Amanda came to an abrupt halt, and Fisher almost crashed into her. She drew him into a crouch.

“What?” he whispered into her ear.

“Movement to our left,” she whispered, and then held her breath for a moment. “
And
right.”

Barely visible figures—no more than looming
shadows—emerged from the darkness: two from the left, one from the right. Henchmen?

Midget henchmen? The figure on the right was very small.

“Hello?” a man’s voice called out. It sounded familiar.

“Who … who are you?” called the small person on the right, and Fisher found himself even more bewildered than he had been. This voice he definitely recognized. It was Kevin Keels.

Keels stepped into a pool of light. Amanda let out a yelp of surprise.

“Kevin?” said the third person, stepping forward. It was GG McGee. The man with her was Dr. Devilish.


What
is going on??” said Amanda, losing her patience and climbing to her feet. Kevin Keels nearly fell over backward in surprise, and Dr. Devilish jumped behind GG McGee, who froze, eyes wide. She had what looked like a bucketful of mascara running down her face.

“You!” Dr. Devilish said. “You’re the kid that tackled the vacuum.”

“Basley?” chorused GG and Keels together as Fisher stepped forward.

“What are you doing here?” Fisher demanded to no one in particular.

“I received a threatening note,” said Dr. Devilish, looking around the room and squinting confusedly. “I was told
that if I didn’t show up here, now, I’d be exposed.”

“Exposed as what?” said Amanda, furrowing her brow.

Even in the darkness, Dr. Devilish’s blush was visible. “What I meant to say is … my latest top secret
research
would be exposed,” Dr. Devilish said quickly, and coughed. “I’ve been working on a revolutionary new … protein, uh, sympathizer.”

“You mean synthesizer?” Fisher raised an eyebrow.

“Right, of course,” Dr. Devilish said quickly. “A nervous slip of the tongue.”

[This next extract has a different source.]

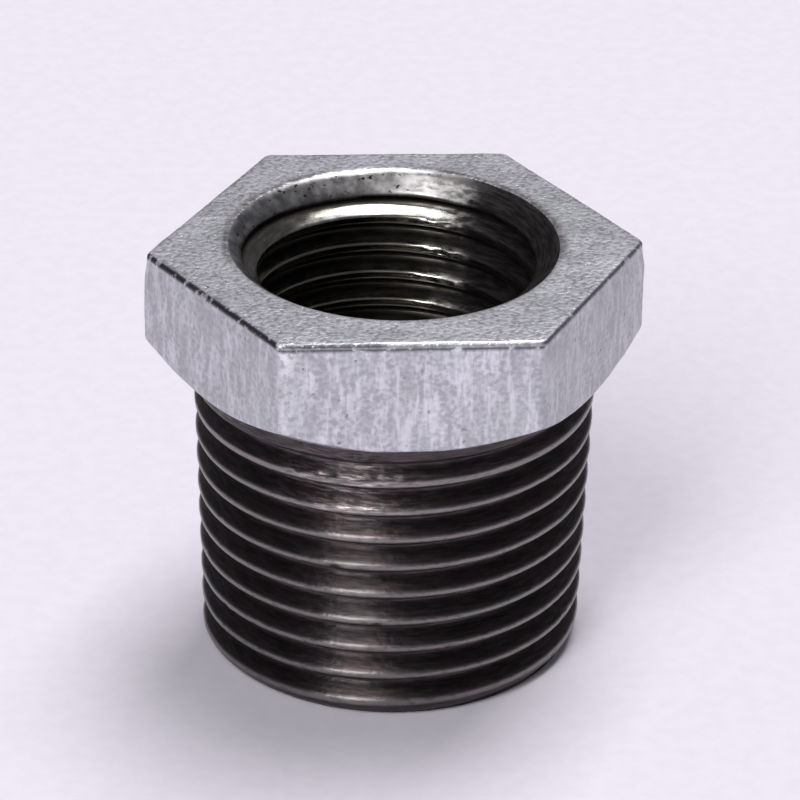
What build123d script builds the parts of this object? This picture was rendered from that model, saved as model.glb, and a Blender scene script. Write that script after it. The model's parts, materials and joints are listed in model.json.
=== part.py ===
from build123d import *
from build123d.topology import SkipClean

import os
from math import atan, cos, degrees, radians, tan

os.makedirs("parts", exist_ok=True)

# Hexagon reducing bush, a one-piece iron casting: male taper pipe thread R 3/8 outside,
# female parallel pipe thread Rp 1/4 inside. Millimetres, +Z up through the hexagon head,
# and the origin is the centre of the male thread's small end. The hexagon has two of its
# corners on the X axis, and a flat faces each way along Y.

# Whitworth pipe thread form, 19 threads to the inch, the same for both threads
PITCH = 25.4 / 19
THREAD_DEPTH = 0.640327 * PITCH
ROOT_FLAT = PITCH / 6
FLANK_ANGLE = 27.5
TOOL_CLEARANCE = 0.12

# Whole part
TOTAL_LENGTH = 18.1
HEAD_HEIGHT = 5.0
SHANK_LENGTH = TOTAL_LENGTH - HEAD_HEIGHT

# Hexagon head: its underside is turned to a shallow cone that cuts the corners back
ACROSS_FLATS = 18.0
CORNER_RADIUS = 0.7
TOP_EDGE_RADIUS = 0.25
UNDERSIDE_RADIUS = 8.95
UNDERSIDE_ANGLE = 33.5

# Male thread: the crest's diameter at the small end grows 1 in 16 up the shank
SMALL_END_DIAMETER = 16.34
TAPER = 1 / 16
SMALL_END_CHAMFER = 0.25
MALE_START_Z = 0.3085
MALE_TURNS = 8
RUN_OUT_RISES = [0.30, 0.66]

# Female thread: its crest is the tapping bore, its root is the full thread diameter
FEMALE_DIAMETER = 13.157
TAPPING_DIAMETER = 11.8
TAPPING_DEPTH = 12.0
FEMALE_START_Z = 7.416
FEMALE_TURNS = 8
COUNTERSINK_DIAMETER = 14.1

# Cast waterway, from the tapping bore down to the small end
WATERWAY_DIAMETER = 11.0
WATERWAY_CHAMFER = 0.3


def turned(points, start_angle=0.0, arc=360.0):
    """The solid that a closed outline of (radius, z) points makes when it is turned about Z."""
    outline = Plane.XZ * make_face(Polyline(*points, close=True))
    return Rot(0, 0, start_angle) * revolve(outline, Axis.Z, arc)


def groove(root_radius, start_z, steps, outward):
    """A thread groove that climbs one pitch a turn, its root growing by one step each turn.

    outward is 1 where the groove opens away from the axis, and -1 where it opens towards it.
    The cutting section reaches past the crest by the tool's clearance.
    """
    reach = THREAD_DEPTH + TOOL_CLEARANCE
    half_root = ROOT_FLAT / 2
    half_mouth = half_root + reach * tan(radians(FLANK_ANGLE))
    mouth_radius = root_radius + outward * reach
    section = Polyline(
        (root_radius, start_z - half_root),
        (mouth_radius, start_z - half_mouth),
        (mouth_radius, start_z + half_mouth),
        (root_radius, start_z + half_root),
        close=True,
    )
    turns = []
    for number, step in enumerate(steps):
        slope = atan(step / PITCH)
        radius = root_radius + sum(steps[:number])
        centre = (0, 0, start_z + number * PITCH)
        turn = Helix(PITCH / cos(slope), PITCH, radius, center=centre, cone_angle=degrees(slope))
        turns.append(turn.edge())
    path = Wire.combine(turns, tol=1e-5)[0]
    return sweep(Plane.XZ * make_face(section), path=path, is_frenet=True)


def hexagon_head():
    """The head's rounded hexagonal prism, cut back below by the turned underside."""
    hexagon = RegularPolygon(ACROSS_FLATS / 2, 6, major_radius=False)
    hexagon = fillet(hexagon.vertices(), CORNER_RADIUS)
    prism = Pos(0, 0, SHANK_LENGTH) * extrude(hexagon, HEAD_HEIGHT)
    prism = fillet(prism.edges().group_by(Axis.Z)[-1], TOP_EDGE_RADIUS)
    spread = HEAD_HEIGHT / tan(radians(UNDERSIDE_ANGLE))
    envelope = turned([
        (0, SHANK_LENGTH),
        (UNDERSIDE_RADIUS, SHANK_LENGTH),
        (UNDERSIDE_RADIUS + spread, TOTAL_LENGTH),
        (0, TOTAL_LENGTH),
    ])
    return prism & envelope


def threaded_shank():
    """The tapered shank. Its thread loses depth over the last two turns, up to the head."""
    small_radius = SMALL_END_DIAMETER / 2
    growth = TAPER / 2
    blank = turned([
        (0, 0),
        (small_radius - SMALL_END_CHAMFER, 0),
        (small_radius + SMALL_END_CHAMFER * growth, SMALL_END_CHAMFER),
        (small_radius + SHANK_LENGTH * growth, SHANK_LENGTH),
        (0, SHANK_LENGTH),
    ])
    start_z = MALE_START_Z - PITCH
    start_radius = small_radius + start_z * growth - THREAD_DEPTH
    steps = [PITCH * growth] * (MALE_TURNS + 1) + RUN_OUT_RISES
    return blank - groove(start_radius, start_z, steps, outward=1)


def bore_outline():
    """Half of the bore's lengthwise section: waterway, tapping bore and countersink."""
    water = WATERWAY_DIAMETER / 2
    tapping = TAPPING_DIAMETER / 2
    mouth = COUNTERSINK_DIAMETER / 2
    shoulder_z = TOTAL_LENGTH - TAPPING_DEPTH
    return [
        (0, 0),
        (water + WATERWAY_CHAMFER, 0),
        (water, WATERWAY_CHAMFER),
        (water, shoulder_z - (tapping - water)),
        (tapping, shoulder_z),
        (tapping, TOTAL_LENGTH - (mouth - tapping)),
        (mouth, TOTAL_LENGTH),
        (0, TOTAL_LENGTH),
    ]


def female_thread():
    """The female thread's groove, from its run-out in the bore to above the head."""
    root_radius = FEMALE_DIAMETER / 2
    steps = [THREAD_DEPTH] + [0] * FEMALE_TURNS
    return groove(root_radius - THREAD_DEPTH, FEMALE_START_Z, steps, outward=-1)


def hex_bushing():
    """The whole casting. Its bore is cut as two half turns, so each wall is two faces."""
    body = hexagon_head() + threaded_shank()
    with SkipClean():
        body = body - turned(bore_outline(), 0, 180)
        body = body - turned(bore_outline(), 180, 180)
        body = body - female_thread()
    return body


bushing = hex_bushing()
print("valid", bushing.is_valid, "solids", len(bushing.solids()), "volume", round(bushing.volume, 1))
export_step(bushing, "parts/hex_bushing.step")
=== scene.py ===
import json
import math

import bmesh
import bpy
import numpy as np
from mathutils import Matrix, Vector, noise


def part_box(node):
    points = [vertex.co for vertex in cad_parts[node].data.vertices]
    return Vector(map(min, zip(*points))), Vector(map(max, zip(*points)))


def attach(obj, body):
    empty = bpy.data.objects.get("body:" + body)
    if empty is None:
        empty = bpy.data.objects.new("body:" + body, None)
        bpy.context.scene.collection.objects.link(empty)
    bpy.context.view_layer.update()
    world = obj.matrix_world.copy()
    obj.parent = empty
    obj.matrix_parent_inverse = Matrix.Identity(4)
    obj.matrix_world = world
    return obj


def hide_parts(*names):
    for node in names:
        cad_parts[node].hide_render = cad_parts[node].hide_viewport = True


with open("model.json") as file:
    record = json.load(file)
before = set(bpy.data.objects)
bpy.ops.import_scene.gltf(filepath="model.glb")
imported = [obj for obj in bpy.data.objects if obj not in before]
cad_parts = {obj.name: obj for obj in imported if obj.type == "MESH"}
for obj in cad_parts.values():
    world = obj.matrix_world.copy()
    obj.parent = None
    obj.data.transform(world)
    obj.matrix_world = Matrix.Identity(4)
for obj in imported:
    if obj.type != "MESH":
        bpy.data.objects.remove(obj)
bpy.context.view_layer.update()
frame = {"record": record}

# Lengths are in metres, so a size in millimetres is written as a number times MM.
MM = 0.001
TURN = 2 * math.pi

# The CAD node gives the whole length, and its mounts give the two bores.
low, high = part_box("hex_bushing")
mounts = {mount["name"]: mount["dims"] for mount in frame["record"]["mounts"]}
LENGTH = high.z - low.z
TAPPING_RADIUS = mounts["female_thread"]["r_mm"] * MM
WATERWAY_RADIUS = mounts["waterway"]["r_mm"] * MM

# Whitworth pipe thread, 19 threads to the inch
PITCH = 25.4 * MM / 19
THREAD_DEPTH = 0.640327 * PITCH
ROOT_HALF = PITCH / 12
FLANK_SLOPE = math.tan(math.radians(27.5))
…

GG McGee cut in. “My note said that they’d taken my little Molly!” she wailed, clenching her teeth as new tears began to form in the corners of her eyes. “And that I’d never see her again unless I showed up! She’s so young! She has a career of stardom and glory ahead of her! I can’t imagine going on without her!” As she began to sob, Dr. Devilish offered her a few weak pats on the back. “I bumped into Dr. Devilish as we were walking in,” she said, regaining control. “I almost knocked his teeth out with my handbag.”

“Messing around in the
Strange Science
lab has made me very good at ducking,” he replied with a shallow smile, trying to lighten the mood.

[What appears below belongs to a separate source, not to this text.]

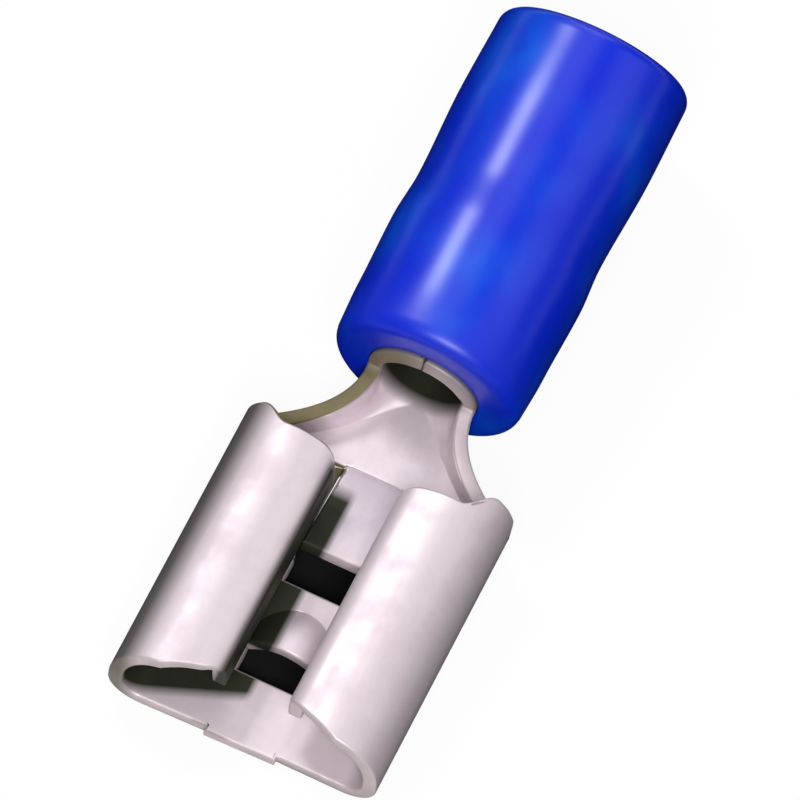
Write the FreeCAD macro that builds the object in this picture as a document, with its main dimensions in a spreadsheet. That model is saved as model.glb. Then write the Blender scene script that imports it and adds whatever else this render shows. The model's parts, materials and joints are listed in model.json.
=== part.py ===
import FreeCAD, Part

import math
import os

import Sketcher

# Female spade terminal for a 6.3 by 0.8 mm tab, with a round insulating sleeve.
# X runs from the mouth to the wire end, Z is up from the receptacle's floor, Y = 0 is the middle.
# The origin is under the front edge of the floor. Lengths are in millimetres, angles in degrees.

SIZES = [
    # sheet that the terminal is stamped and rolled from
    ("sheet_thickness", 0.4),
    # receptacle
    ("receptacle_width", 7.6),
    ("receptacle_height", 2.75),
    ("receptacle_length", 8.1),
    ("floor_corner_radius", 0.95),
    ("roof_corner_radius", 1.1),
    ("roof_slope", 14),
    ("roof_flat", 1.1),
    ("lip_bend_radius", 0.7),
    ("lip_gap", 1.74),
    ("tab_height", 0.8),
    ("roof_front_setback", 0.2),
    ("roof_rear_setback", 0.45),
    ("lip_front_setback", 0.85),
    ("lip_rear_setback", 0.95),
    ("lip_shoulder_inset", 1.3),
    ("rear_step_inset", 0.45),
    ("lip_round_width", 0.35),
    ("lip_round_setback", 0.56),
    ("carrier_stub_width", 2.1),
    ("carrier_stub_length", 0.12),
    # lanced features in the floor
    ("floor_window_width", 2.0),
    ("dome_window_start", 1.75),
    ("dome_window_length", 0.75),
    ("dome_length", 1.3),
    ("dome_height", 1.0),
    ("tab_depth", 5.35),
    ("stop_window_length", 0.8),
    ("stop_root_setback", 0.1),
    ("stop_lip_clearance", 0.06),
    ("stop_side_gap", 0.06),
    # neck between the receptacle and the wire barrel
    ("neck_length", 2.5),
    ("neck_waist_power", 2.1),
    ("neck_floor_power", 1.35),
    ("neck_rim_power", 1.3),
    ("neck_bend_radius", 0.62),
    # wire barrel
    ("barrel_bore", 2.3),
    ("barrel_length", 6.0),
    ("barrel_seam", 0.06),
    ("barrel_flare", 0.16),
    # insulating sleeve
    ("sleeve_setback", 0.1),
    ("sleeve_length", 10.7),
    ("sleeve_clearance", 0.01),
    ("sleeve_diameter", 5.48),
    ("sleeve_front_drop", 0.16),
    ("sleeve_ridge_drop", 0.02),
    ("sleeve_ridge_lead", 1.3),
    ("sleeve_waist_drop", 0.08),
    ("sleeve_waist_lead", 0.3),
    ("sleeve_bulge_rise", 0.08),
    ("sleeve_bulge_distance", 2.1),
    ("sleeve_rear_slant", 0.5),
    ("sleeve_edge_round", 0.4),
    ("funnel_end_gap", 0.2),
    ("funnel_length", 0.8),
    ("wire_entry_wall", 0.62),
    ("wire_entry_round", 0.15),
]

NECK_STATIONS = 7

doc = FreeCAD.newDocument("spade_terminal")
sheet = doc.addObject("Spreadsheet::Sheet", "Sizes")
for row, (alias, value) in enumerate(SIZES, start=1):
    sheet.set(f"A{row}", alias)
    sheet.set(f"B{row}", str(value))
    sheet.setAlias(f"B{row}", alias)
doc.recompute()


def size(alias):
    """The number that the sheet holds under this alias."""
    return float(getattr(sheet, alias))


def bound(expression):
    """The expression with each alias turned into a reference to the sheet."""
    words = []
    for word in expression.split():
        bare = word.strip("()")
        known = any(bare == alias for alias, value in SIZES)
        words.append(word.replace(bare, "Sizes." + bare) if known else word)
    return " ".join(words)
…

“What about you?” Fisher said, looking hard at Keels.

“Oh, uh,” he started, reaching up and scratching the
back of his head, “the note threatened blackmail.…” A whine crept into his voice, and he looked nervously at GG McGee. Fisher saw her give him a minute shake of the head.

“That’s ridiculous,” GG said forcedly. “You have nothing to hide.”

“No, no, of course not,” Kevin stammered eagerly. “I … really don’t have any idea what the note meant. I came here to find out.”

Fisher’s eyes burned into Keels’s. He knew
exactly
what Kevin’s secret was. The only thing that kept him from pressing the pop singer to reveal the truth was the fact that he had an even bigger secret of his own.

“How about you, Basley?” Keels asked as if on cue.

He felt Amanda suck in a breath next to him.

“I … like to conduct scientific experiments in my off time,” Fisher said. “One of them produced some … embarrassing results. I’d rather not have those results be public.” Fisher was getting very good at the not technically lying game.

“Who could have brought us here?” said McGee, looking around at the cluttered soundstage. “Who would be so heartless as to kidnap poor Molly?”

“And what in the world
is
this place?” Dr. Devilish demanded.

Before anyone could answer, a heavy series of clanks
gave them a half second’s warning before the lights blazed into full force. Fisher’s vision went temporarily white.

Then, as his eyes adjusted, he found himself surrounded by reasons to wish the lights had just stayed off.